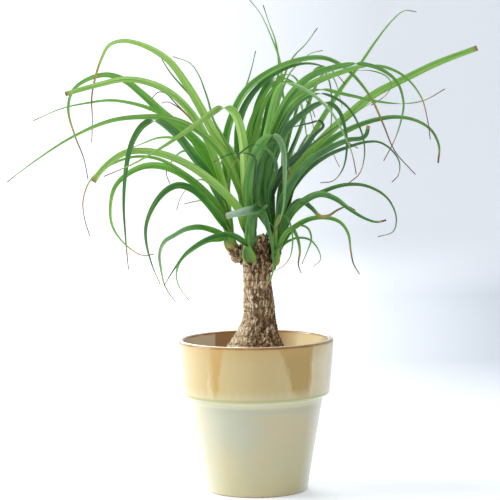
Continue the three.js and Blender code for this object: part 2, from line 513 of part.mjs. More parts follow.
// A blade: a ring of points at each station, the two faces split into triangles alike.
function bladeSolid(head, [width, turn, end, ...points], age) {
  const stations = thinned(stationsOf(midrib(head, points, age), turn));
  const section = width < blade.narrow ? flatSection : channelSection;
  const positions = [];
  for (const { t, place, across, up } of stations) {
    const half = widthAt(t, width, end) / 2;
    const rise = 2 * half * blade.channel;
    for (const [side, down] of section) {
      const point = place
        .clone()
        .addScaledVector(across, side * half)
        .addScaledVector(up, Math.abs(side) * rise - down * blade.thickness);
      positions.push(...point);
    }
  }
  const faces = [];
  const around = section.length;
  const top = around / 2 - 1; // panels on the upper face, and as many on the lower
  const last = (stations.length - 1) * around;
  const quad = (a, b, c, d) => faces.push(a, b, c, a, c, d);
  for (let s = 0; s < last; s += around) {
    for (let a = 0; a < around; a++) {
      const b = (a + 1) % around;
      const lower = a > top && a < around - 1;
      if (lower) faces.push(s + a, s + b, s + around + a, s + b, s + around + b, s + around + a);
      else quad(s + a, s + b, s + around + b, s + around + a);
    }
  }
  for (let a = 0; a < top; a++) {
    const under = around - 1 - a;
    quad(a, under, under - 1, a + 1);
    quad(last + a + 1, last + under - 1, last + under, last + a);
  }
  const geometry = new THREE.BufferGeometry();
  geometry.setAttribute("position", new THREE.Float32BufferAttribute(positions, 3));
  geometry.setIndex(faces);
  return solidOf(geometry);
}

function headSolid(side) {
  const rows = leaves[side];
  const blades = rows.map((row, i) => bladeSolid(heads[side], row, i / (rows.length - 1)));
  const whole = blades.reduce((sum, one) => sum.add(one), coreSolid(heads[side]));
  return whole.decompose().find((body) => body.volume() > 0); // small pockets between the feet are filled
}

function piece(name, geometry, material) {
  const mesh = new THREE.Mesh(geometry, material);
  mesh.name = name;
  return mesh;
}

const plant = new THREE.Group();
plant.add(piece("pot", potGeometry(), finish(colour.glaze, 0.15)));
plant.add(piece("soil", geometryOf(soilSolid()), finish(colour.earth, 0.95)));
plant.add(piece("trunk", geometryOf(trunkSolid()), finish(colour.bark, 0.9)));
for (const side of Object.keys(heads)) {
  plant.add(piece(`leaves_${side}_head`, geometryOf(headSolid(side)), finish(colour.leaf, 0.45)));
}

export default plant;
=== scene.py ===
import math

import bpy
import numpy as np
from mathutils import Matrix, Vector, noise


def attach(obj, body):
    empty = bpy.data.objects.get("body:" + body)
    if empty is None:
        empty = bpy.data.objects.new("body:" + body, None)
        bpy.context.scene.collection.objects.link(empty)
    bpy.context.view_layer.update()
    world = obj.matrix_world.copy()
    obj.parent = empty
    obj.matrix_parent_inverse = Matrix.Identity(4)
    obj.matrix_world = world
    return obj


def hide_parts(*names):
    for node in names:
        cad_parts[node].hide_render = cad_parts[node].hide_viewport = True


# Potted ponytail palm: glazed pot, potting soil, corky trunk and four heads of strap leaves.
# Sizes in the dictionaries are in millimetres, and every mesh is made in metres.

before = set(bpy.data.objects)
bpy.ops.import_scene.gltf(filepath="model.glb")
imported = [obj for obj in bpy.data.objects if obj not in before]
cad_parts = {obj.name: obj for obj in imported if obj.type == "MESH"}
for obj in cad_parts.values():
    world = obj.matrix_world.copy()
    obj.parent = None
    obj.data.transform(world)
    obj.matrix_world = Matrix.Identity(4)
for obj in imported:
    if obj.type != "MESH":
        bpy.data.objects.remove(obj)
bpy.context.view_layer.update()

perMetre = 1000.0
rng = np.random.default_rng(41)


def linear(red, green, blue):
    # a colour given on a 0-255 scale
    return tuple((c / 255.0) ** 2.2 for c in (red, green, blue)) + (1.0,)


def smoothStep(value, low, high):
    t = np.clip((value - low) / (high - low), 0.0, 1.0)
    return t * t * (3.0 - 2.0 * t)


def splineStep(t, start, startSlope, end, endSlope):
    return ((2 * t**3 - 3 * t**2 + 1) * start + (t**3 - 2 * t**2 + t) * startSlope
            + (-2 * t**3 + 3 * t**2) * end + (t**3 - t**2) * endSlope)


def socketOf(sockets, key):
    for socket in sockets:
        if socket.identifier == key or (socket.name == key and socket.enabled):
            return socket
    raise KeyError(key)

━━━

_Task details_
Your task is to give again the lines from the one containing "function piece(name, geometry, material)" to the one containing "for node in", both lines included, exactly and without anything added.

_Solution below_
function piece(name, geometry, material) {
  const mesh = new THREE.Mesh(geometry, material);
  mesh.name = name;
  return mesh;
}

const plant = new THREE.Group();
plant.add(piece("pot", potGeometry(), finish(colour.glaze, 0.15)));
plant.add(piece("soil", geometryOf(soilSolid()), finish(colour.earth, 0.95)));
plant.add(piece("trunk", geometryOf(trunkSolid()), finish(colour.bark, 0.9)));
for (const side of Object.keys(heads)) {
  plant.add(piece(`leaves_${side}_head`, geometryOf(headSolid(side)), finish(colour.leaf, 0.45)));
}

export default plant;
=== scene.py ===
import math

import bpy
import numpy as np
from mathutils import Matrix, Vector, noise


def attach(obj, body):
    empty = bpy.data.objects.get("body:" + body)
    if empty is None:
        empty = bpy.data.objects.new("body:" + body, None)
        bpy.context.scene.collection.objects.link(empty)
    bpy.context.view_layer.update()
    world = obj.matrix_world.copy()
    obj.parent = empty
    obj.matrix_parent_inverse = Matrix.Identity(4)
    obj.matrix_world = world
    return obj


def hide_parts(*names):
    for node in names:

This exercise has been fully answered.